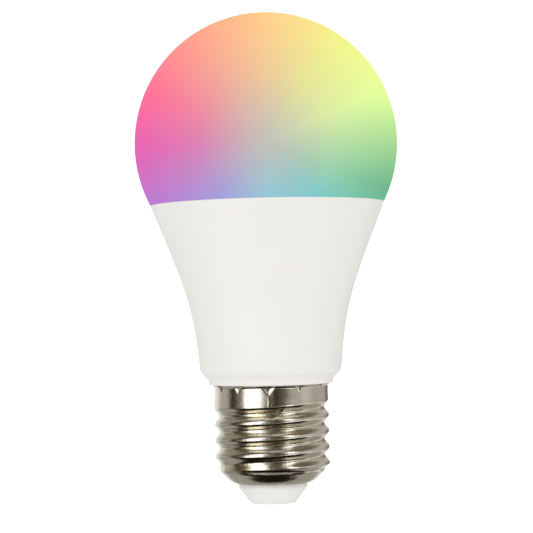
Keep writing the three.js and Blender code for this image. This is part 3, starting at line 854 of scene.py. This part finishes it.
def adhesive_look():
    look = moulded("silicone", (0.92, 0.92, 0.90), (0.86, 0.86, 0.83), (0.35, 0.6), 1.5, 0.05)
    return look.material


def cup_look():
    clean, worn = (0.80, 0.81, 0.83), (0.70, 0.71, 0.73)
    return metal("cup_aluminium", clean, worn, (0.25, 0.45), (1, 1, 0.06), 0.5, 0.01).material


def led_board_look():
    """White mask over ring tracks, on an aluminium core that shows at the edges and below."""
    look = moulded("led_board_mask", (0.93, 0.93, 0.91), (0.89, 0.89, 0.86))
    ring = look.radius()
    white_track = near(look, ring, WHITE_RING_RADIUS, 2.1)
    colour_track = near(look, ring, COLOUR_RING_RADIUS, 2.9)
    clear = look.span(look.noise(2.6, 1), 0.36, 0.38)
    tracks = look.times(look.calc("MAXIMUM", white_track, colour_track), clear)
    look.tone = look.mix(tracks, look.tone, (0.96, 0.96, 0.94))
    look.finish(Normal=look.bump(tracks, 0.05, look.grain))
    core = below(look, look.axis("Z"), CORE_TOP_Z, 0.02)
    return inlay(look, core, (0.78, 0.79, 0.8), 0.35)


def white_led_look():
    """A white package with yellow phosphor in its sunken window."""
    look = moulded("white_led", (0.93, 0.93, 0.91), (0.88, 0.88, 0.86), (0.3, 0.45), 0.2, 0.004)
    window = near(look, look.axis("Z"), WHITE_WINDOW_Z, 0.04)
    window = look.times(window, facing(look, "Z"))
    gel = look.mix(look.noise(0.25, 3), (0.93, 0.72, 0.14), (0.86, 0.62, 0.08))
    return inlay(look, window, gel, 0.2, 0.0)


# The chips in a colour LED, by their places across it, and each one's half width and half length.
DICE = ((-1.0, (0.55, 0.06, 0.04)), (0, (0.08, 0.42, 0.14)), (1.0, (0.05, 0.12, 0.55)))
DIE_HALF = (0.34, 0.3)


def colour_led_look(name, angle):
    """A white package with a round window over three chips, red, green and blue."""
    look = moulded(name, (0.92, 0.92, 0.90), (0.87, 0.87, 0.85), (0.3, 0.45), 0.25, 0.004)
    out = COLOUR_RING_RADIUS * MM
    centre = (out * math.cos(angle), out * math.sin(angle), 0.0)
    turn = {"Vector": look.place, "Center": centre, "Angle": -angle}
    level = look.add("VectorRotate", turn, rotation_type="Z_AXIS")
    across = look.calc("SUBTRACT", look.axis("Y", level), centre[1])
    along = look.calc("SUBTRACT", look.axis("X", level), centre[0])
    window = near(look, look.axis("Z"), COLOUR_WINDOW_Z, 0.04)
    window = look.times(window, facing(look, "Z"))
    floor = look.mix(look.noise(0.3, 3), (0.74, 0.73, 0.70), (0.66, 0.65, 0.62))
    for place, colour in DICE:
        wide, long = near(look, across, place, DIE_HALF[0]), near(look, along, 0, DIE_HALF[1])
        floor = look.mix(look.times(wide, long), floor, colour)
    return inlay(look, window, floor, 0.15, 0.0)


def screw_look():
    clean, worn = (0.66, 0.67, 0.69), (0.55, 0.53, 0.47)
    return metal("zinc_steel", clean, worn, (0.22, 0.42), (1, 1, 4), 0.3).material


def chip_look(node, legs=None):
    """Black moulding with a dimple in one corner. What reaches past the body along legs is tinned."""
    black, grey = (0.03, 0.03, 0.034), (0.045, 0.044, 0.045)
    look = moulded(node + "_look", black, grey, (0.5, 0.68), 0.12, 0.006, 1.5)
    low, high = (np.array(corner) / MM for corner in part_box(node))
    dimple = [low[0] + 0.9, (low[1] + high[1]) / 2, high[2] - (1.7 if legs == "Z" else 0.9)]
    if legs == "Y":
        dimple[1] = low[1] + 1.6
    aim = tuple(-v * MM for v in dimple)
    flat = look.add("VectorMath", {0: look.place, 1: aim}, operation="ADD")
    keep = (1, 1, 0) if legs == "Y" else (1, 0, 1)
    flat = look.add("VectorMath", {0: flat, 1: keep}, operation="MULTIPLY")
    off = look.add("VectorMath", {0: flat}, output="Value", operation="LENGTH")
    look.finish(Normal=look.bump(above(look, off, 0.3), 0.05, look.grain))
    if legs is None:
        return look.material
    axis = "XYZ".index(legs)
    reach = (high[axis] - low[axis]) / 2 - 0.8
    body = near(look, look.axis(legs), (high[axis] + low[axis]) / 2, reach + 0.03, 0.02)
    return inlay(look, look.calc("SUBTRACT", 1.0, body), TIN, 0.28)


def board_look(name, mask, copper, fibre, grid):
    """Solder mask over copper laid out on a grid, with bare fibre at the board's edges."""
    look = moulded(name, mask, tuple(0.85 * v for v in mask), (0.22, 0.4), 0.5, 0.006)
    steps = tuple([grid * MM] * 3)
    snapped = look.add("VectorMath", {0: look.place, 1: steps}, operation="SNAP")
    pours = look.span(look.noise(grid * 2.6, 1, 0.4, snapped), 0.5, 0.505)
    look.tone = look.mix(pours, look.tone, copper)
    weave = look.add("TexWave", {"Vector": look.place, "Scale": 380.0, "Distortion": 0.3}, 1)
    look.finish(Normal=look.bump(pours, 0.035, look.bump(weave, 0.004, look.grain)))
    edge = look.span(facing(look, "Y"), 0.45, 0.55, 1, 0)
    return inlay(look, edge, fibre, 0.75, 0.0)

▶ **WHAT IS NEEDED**
Scan the listing above for the word "three" and show each line where it is found.

▶ **TASK OUTPUT**
Keep writing the three.js and Blender code for this image. This is part 3, starting at line 854 of scene.py. This part finishes it.
    """A white package with a round window over three chips, red, green and blue."""